Title: An improved asteroseismic age of the rapid rotator Altair from TESS data
Authors: Michel Rieutord, Daniel Reese, Joey Mombarg, Stéphane Charpinet

Abstract: Understanding the effects of rotation in stellar evolution is key to modelling early-type stars, half of which have equatorial velocities over 100 km/s. The nearby star Altair is an example of such fast-rotating stars, and furthermore, it has the privilege of being modelled by a detailed 2D concordance model that reproduces most of its observables. The aim of this paper is to include new asteroseismic frequencies to improve our knowledge of Altair, especially its age. We processed images of Altair obtained during July 2022 by the Transiting Exoplanet Survey Satellite using the halo photometry technique to obtain its light curve over this observation period. By analysing the light curve, we derived a set of 22 new frequencies in the oscillation spectrum of Altair and confirmed 12 previously known frequencies. Compared with model predictions, we could associate ten frequencies with ten axisymmetric modes. This identification is based on the modelled visibility of the modes.
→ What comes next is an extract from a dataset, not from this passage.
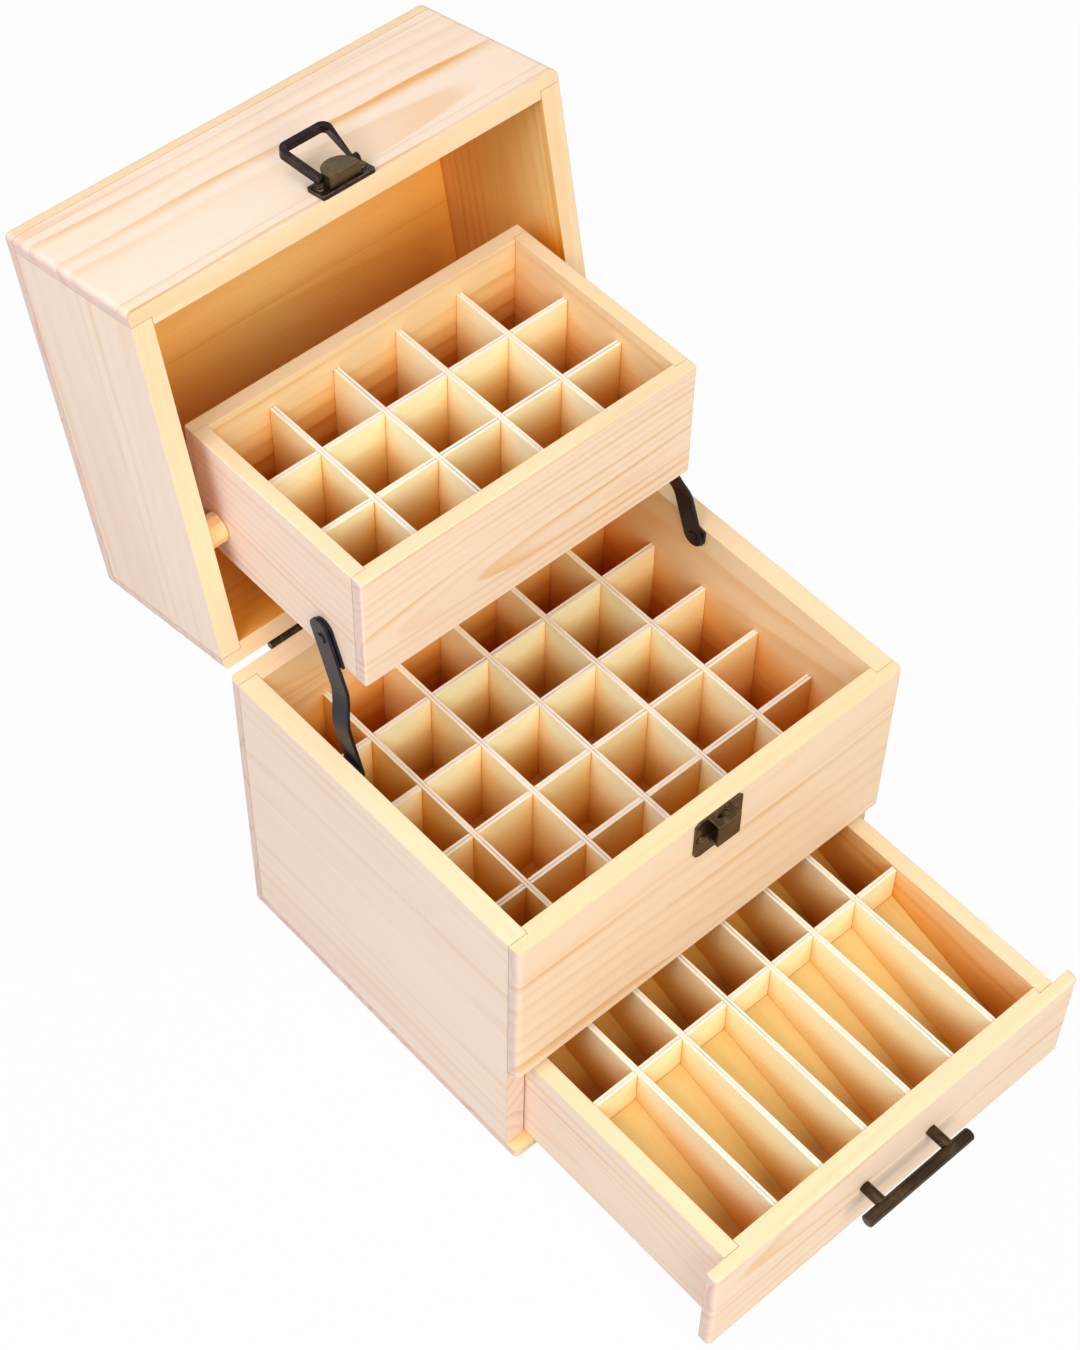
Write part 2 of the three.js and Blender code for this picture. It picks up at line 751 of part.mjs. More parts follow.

Moreover, nine of the modelled frequencies can be adjusted to simultaneously match their corresponding observed frequencies, once the core hydrogen mass fraction of the concordance model is set to $X_{\rm core}/X_{\rm ini}\simeq0.972$, with $X_{\rm ini}=0.739$. Using the combined results of a 1D MESA model computing the pre-main sequence and a 2D time-dependent ESTER model computing the main sequence, we find that this core hydrogen abundance sets the age of Altair to 88$\pm$10 Myrs, which is slightly younger than previous estimates.